Will his death spur revitalized interest in history and tradition among the remaining Nanticokes or will their memories of the old ways and their heritage be forgotten?
Of the Nanticokes asked this question, many say there will probably not be another chief and when the present adult generation dies off the Nanticokes will probably be forgotten.
"The children just aren't interested...they think it's silly", said one Nanticoke descendant.
Many of the people have moved away and interest in their heritage is fading. The Nanticokes remaining in lower Delaware do pride themselves on their Indian ancestry but have not carried on any of the old traditions, such as ceremonies and powwows since more than 20 years ago.
The only thing traditional that is still observed is the annual homecoming in october at the Indian Mission Church, where about 200 descendants return for an all-day church program and midday dinner served on the church lawn.

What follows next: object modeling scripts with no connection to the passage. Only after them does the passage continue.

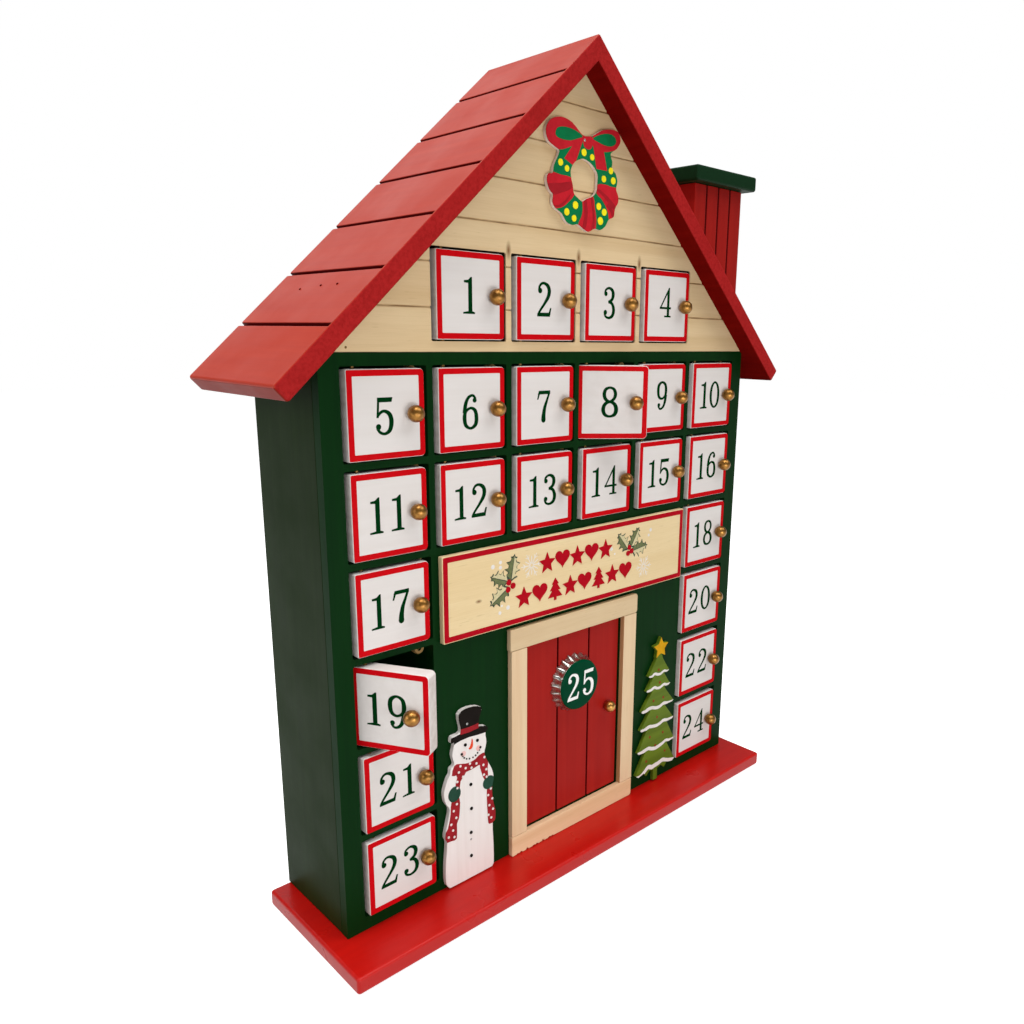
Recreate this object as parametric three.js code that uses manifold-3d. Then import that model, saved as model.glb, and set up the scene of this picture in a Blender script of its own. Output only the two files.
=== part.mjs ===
// House-shaped wooden advent calendar: a grooved gable roof with a chimney over a box of small
// compartments, each closed by a numbered door that turns on two pins, around a sign, a framed
// front door and two cut-out figures.
// Millimetres, +Z up, front towards -Y. The origin is the centre of the base board's underside.

import * as THREE from 'three';
import { mergeVertices } from 'three/addons/utils/BufferGeometryUtils.js';
import Module from 'manifold-3d';

const wasm = await Module();
wasm.setup();

// Fits

const jointGap = 0.2; // between glued faces
const pinClearance = 0.3; // round a pivot pin, on the radius

// Compartment grid

const openingCorner = 0.8;
const columns = 6;
const rows = 6; // two full rows at the top, the rest only in the outer columns
const fullRows = 2;
const cellWidth = 40.3;
const cellHeight = 38.2;
const boardThick = 3; // shelves and dividers
const sideThick = 9;
const floorThick = 6.4;
const loftFloorThick = 5.2;
const backThick = 3;
const houseDepth = 57;

// Base board

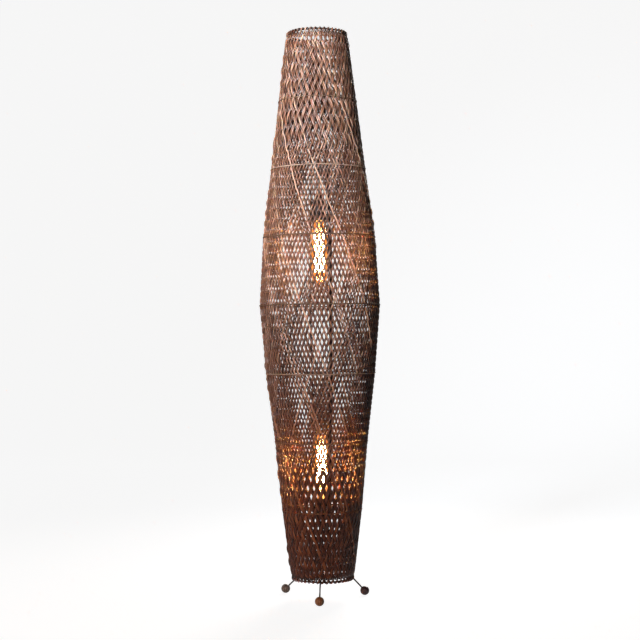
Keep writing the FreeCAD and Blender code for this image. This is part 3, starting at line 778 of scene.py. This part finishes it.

"Many people think that if you don't live on a reservation and don't wear paint and feathers, you're not an Indian", said Oscar Wright, an old nanticoke descendant. "Others who recognize our ancestry do so lightly" he added.
"The grandchildren even though a lot of their Indian blood is as pure as ours (because of frequent inter-marriage) aren't as proud of it as we are", Wright said.
Members of the older community believe that since the closing of the Indian Mission schools, brought on by the integration of secular schools, the younger Nanticokes have tried to ignore their ancestral ties because of social pressures outside the Indian community.
Some socialize with blacks and are accepted as blacks; others socialize with whites and are accepted as whites or Indians but few socialize strictly among themselves.
Chief Clark's only son, Kenneth S. Clark has inherited the extensive land holdings along the shores of Indian River and other business interests of his father. He has inherited all the curios, headdresses and Indian costumes worn in the old days during traditional ceremonies. However Kenneth Clark says he doubts whether anyone will wear the ceremonial garb again.
Chief Little Owl (Charles C. Clark) was buried yesterday afternoon in a private ceremony inhis backyard, next to his father Wyniaco (Russell W. Clark) and his grandmother Princess Nau-Gua-Okwa (Lydia Clark), the last Nanticoke to speak the language.